Technology

WSJ: Why Apple chose Austin

From Apple Plans Billion-Dollar Austin Campus in Wave of New Sites ($):

 

A longtime lure of Austin, which once promoted itself as the Silicon Hills, has been its low cost of living compared with San Francisco and New York, as well as its lack of a state income tax.

The metro-area population of 2.1 million residents is younger and better educated than the rest of Texas and the U.S. It hosts music festivals throughout the year and has a surfeit of high-end restaurants. That has made it attractive to the type of younger workers companies want to hire. Austin was a dark horse in the quest to land Amazon’s second headquarters, dubbed HQ2.

Google and Facebook Inc. also have opened large offices in Texas’ capital city. The area is home to Dell Technologies Inc., while chip giant NXP Semiconductors NV has a major presence there after buying Freescale Semiconductor in 2015. Many videogame companies have studios around town.

Texas has more representation in Washington than other states Apple considered, potentially giving Apple more clout on Capitol Hill at a time when tech companies face increasing scrutiny over issues such as digital privacy and antitrust, said John Boyd, principal at the Boyd Co., a site-selection firm.

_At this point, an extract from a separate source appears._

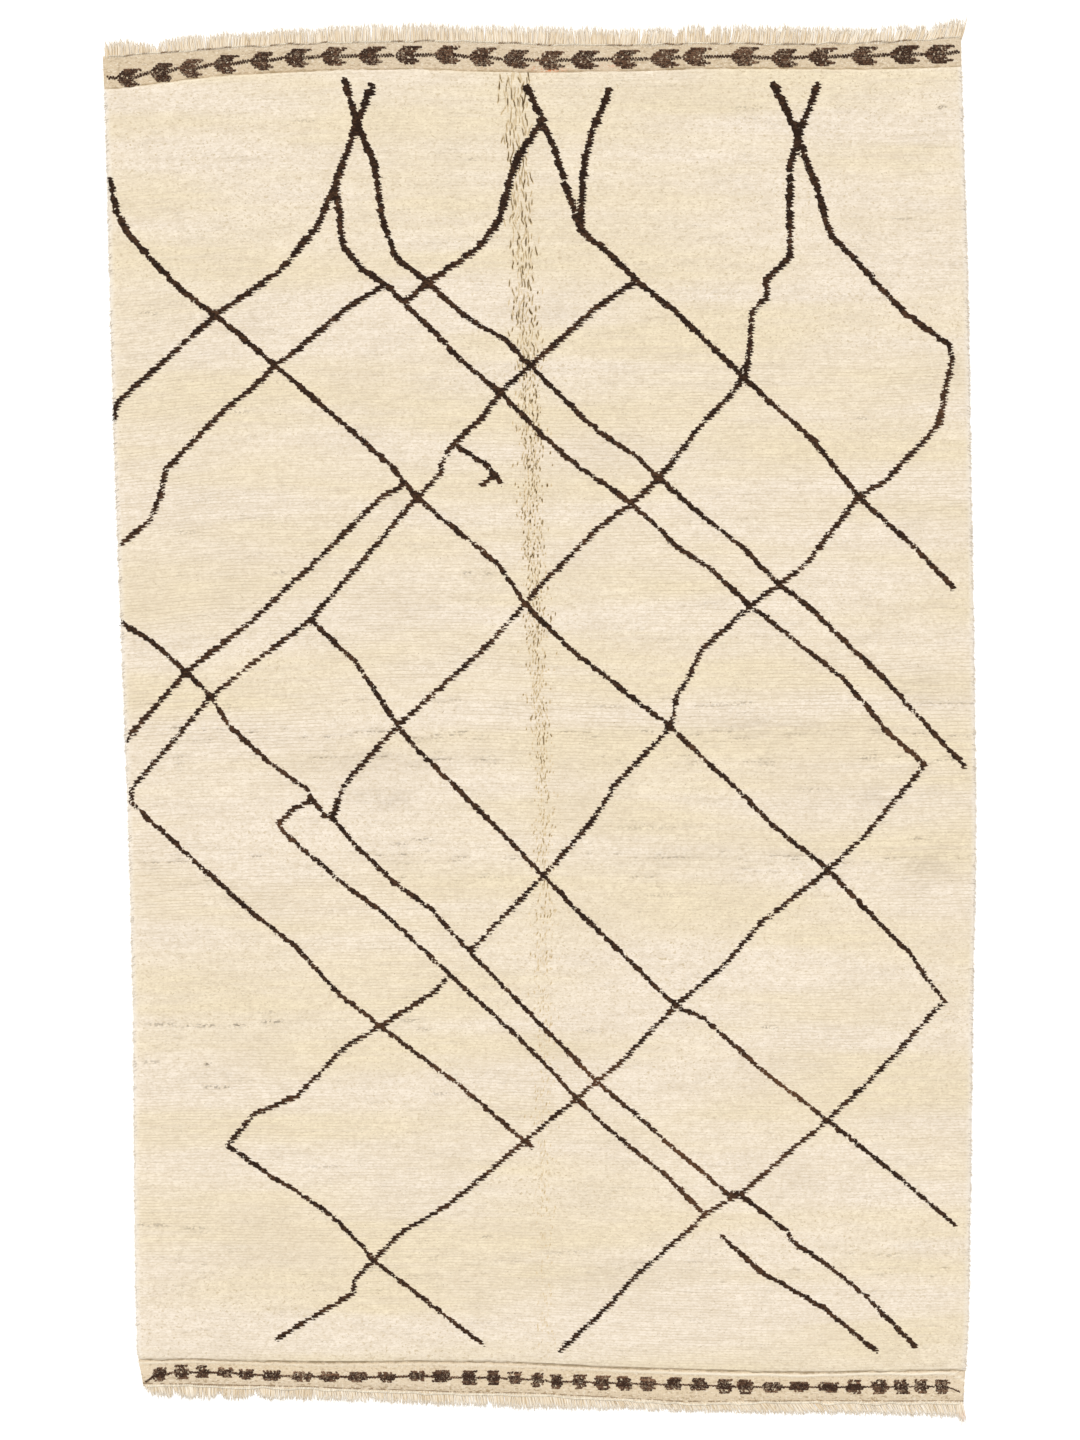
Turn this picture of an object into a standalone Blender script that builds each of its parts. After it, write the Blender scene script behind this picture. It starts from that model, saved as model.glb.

My take: The governor’s $25 million pledge and the county’s 65% annual tax break didn’t hurt, either.

UPDATE: Here’s Bloomberg’s Mark Gurman on the news…

Apple went back on its word, from a new location—a major new campus—and basically put out an announcement regurgitating expansions that we already knew about in San Diego, Seattle and the L.A. area plus an expansion of an existing campus in Austin Texas.